Les résistances à la réforme, bien que minoritaires, illustrent les tensions entre tradition et modernité. Certaines franges de la bourgeoisie perçoivent l’introduction du créole comme une menace pour leur statut, tandis que d’autres craignent un isolement linguistique. Ces appréhensions, souvent nourries par des intérêts politiques ou économiques externes, négligent le potentiel du créole à renforcer l’unité nationale et à servir de levier pour un développement endogène. L’enjeu dépasse la simple question linguistique : il s’agit de repenser l’éducation comme un instrument d’émancipation collective, capable de concilier héritage culturel et aspirations contemporaines. Les recherches menées en Haïti soulignent ainsi la nécessité d’une approche holistique, intégrant formation des enseignants, adaptation des curricula et collaboration avec les communautés locales (Bentollia et Gani, 1981).
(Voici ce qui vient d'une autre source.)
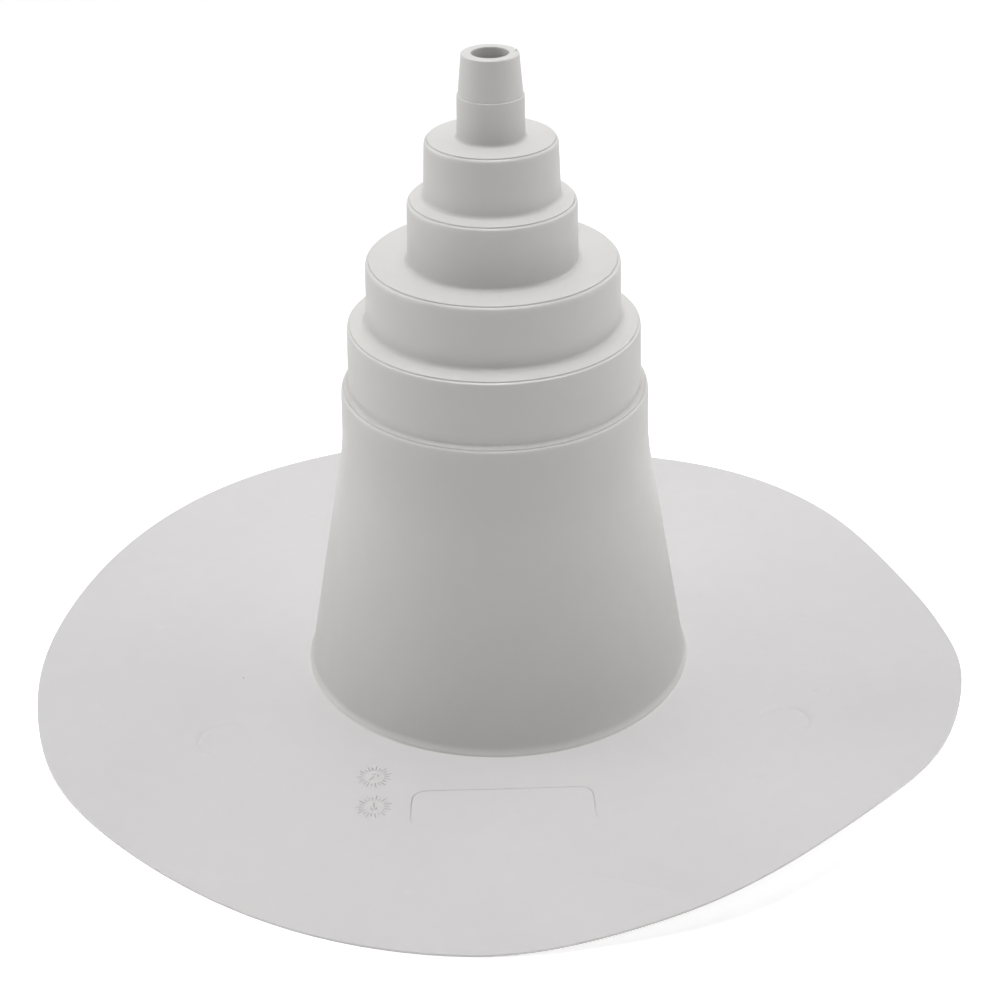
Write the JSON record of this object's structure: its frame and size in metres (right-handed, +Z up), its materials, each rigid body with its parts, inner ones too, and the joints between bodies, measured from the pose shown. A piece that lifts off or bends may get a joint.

En définitive, l’expérience haïtienne offre un cadre de réflexion précieux pour les pays confrontés à des défis linguistiques similaires. Elle met en lumière l’importance de valoriser les langues maternelles sans renoncer aux avantages d’une langue internationale comme le français. Cette complémentarité, loin d’être contradictoire, pourrait servir de modèle pour des systèmes éducatifs inclusifs, où la diversité linguistique devient un atout plutôt qu’un obstacle. Comme le soulignent Bentollia et Gani (1981), l’avenir du français en Haïti dépend de sa capacité à se réinventer comme outil de développement, tandis que le créole, en accédant au statut de langue d’enseignement, affirme sa légitimité dans la construction d’une société plus équitable.